Task details: Your answer should consist solely of the lines from the one with "for (leaf = LEAVES) for (part = LEAF_PARTS)" through the one with "obj.matrix_world = Matrix.Identity(4)", copied exactly, endpoints included.

Recorded information:
—————

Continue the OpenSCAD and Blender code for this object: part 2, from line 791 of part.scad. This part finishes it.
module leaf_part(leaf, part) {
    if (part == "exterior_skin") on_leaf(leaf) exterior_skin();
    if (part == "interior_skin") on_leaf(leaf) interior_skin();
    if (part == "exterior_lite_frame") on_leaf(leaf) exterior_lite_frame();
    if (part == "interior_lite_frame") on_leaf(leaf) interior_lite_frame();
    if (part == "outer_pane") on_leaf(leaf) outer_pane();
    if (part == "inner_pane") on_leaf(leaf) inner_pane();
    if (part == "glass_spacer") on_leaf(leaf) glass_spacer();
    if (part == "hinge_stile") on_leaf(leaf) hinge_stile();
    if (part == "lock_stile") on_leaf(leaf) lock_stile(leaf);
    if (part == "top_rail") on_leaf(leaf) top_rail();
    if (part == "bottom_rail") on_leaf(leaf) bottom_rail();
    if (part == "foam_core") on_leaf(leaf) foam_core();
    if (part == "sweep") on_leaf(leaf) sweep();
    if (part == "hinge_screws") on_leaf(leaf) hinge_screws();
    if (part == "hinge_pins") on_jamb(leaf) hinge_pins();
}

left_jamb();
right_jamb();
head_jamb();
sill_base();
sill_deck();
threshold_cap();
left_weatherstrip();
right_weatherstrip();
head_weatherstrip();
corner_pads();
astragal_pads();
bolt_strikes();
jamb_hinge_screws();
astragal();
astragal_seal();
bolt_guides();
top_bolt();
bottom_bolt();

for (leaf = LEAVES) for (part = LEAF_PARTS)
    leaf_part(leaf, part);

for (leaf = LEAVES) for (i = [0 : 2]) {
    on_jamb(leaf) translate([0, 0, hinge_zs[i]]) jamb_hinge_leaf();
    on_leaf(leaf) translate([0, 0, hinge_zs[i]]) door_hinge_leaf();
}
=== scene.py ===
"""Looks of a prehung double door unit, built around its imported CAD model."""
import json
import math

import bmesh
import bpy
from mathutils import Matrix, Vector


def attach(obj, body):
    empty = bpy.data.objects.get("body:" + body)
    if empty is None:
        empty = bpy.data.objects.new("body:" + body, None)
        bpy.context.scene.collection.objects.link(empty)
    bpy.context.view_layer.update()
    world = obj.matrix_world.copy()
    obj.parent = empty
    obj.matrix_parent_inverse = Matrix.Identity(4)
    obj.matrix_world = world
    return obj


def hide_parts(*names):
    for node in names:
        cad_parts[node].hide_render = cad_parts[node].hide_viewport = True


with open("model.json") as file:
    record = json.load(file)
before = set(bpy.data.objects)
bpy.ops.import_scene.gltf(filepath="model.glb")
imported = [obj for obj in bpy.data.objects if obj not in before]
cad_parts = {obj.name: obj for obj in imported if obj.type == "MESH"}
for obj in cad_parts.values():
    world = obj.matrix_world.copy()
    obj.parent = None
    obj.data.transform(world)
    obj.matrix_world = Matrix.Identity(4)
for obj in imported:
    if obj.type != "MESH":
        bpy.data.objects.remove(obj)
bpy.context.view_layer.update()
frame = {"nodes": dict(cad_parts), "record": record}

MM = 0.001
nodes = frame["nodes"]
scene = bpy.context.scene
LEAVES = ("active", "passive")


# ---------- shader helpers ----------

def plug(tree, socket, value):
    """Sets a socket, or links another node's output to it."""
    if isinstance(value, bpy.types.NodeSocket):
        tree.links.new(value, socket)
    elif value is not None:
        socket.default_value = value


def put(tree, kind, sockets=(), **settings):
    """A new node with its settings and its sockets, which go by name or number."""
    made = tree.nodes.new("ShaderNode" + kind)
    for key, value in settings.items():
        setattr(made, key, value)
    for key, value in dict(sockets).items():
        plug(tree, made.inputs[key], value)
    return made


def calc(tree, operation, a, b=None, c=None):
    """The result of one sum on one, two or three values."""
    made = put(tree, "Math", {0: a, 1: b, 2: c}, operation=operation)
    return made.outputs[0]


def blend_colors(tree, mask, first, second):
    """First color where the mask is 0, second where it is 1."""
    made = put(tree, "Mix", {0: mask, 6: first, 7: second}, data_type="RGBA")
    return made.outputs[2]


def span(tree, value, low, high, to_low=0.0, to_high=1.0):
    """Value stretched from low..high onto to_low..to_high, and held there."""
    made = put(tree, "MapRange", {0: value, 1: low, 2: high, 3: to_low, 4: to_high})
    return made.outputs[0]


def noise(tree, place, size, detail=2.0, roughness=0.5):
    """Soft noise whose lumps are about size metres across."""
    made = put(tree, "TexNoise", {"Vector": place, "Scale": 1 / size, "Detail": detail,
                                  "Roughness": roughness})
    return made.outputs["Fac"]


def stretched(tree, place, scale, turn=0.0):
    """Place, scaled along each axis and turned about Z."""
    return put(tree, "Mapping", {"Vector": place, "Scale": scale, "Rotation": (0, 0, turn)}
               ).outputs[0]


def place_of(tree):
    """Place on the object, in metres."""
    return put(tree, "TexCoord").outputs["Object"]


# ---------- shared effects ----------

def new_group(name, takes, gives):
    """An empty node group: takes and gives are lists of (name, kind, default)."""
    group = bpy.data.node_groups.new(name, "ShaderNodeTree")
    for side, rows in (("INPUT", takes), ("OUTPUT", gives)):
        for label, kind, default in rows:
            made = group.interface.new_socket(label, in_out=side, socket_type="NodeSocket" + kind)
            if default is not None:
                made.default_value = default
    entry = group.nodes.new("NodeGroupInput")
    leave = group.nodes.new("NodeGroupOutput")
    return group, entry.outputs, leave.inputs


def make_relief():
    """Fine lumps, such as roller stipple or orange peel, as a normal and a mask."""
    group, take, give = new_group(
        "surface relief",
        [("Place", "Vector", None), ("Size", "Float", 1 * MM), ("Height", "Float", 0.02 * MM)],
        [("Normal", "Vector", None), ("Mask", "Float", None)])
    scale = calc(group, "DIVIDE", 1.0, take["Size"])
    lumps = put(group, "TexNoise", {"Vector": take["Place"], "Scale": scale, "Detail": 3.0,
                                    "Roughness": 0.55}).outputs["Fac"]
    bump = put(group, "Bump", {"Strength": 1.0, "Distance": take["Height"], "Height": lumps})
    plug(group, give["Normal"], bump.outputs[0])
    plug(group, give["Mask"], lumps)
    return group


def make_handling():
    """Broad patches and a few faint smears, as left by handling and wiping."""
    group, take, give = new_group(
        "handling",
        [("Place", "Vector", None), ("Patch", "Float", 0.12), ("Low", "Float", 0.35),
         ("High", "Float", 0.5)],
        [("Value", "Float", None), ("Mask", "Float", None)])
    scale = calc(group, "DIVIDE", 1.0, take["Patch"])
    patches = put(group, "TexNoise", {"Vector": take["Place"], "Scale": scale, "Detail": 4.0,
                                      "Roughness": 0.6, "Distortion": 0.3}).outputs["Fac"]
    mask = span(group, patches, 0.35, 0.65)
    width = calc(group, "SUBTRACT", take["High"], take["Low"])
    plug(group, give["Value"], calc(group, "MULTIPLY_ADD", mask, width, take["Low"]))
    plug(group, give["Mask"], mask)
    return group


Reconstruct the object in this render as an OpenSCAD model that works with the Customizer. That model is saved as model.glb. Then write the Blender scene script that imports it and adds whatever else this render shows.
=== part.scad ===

—————

Written answer:
for (leaf = LEAVES) for (part = LEAF_PARTS)
    leaf_part(leaf, part);

for (leaf = LEAVES) for (i = [0 : 2]) {
    on_jamb(leaf) translate([0, 0, hinge_zs[i]]) jamb_hinge_leaf();
    on_leaf(leaf) translate([0, 0, hinge_zs[i]]) door_hinge_leaf();
}
=== scene.py ===
"""Looks of a prehung double door unit, built around its imported CAD model."""
import json
import math

import bmesh
import bpy
from mathutils import Matrix, Vector


def attach(obj, body):
    empty = bpy.data.objects.get("body:" + body)
    if empty is None:
        empty = bpy.data.objects.new("body:" + body, None)
        bpy.context.scene.collection.objects.link(empty)
    bpy.context.view_layer.update()
    world = obj.matrix_world.copy()
    obj.parent = empty
    obj.matrix_parent_inverse = Matrix.Identity(4)
    obj.matrix_world = world
    return obj


def hide_parts(*names):
    for node in names:
        cad_parts[node].hide_render = cad_parts[node].hide_viewport = True


with open("model.json") as file:
    record = json.load(file)
before = set(bpy.data.objects)
bpy.ops.import_scene.gltf(filepath="model.glb")
imported = [obj for obj in bpy.data.objects if obj not in before]
cad_parts = {obj.name: obj for obj in imported if obj.type == "MESH"}
for obj in cad_parts.values():
    world = obj.matrix_world.copy()
    obj.parent = None
    obj.data.transform(world)
    obj.matrix_world = Matrix.Identity(4)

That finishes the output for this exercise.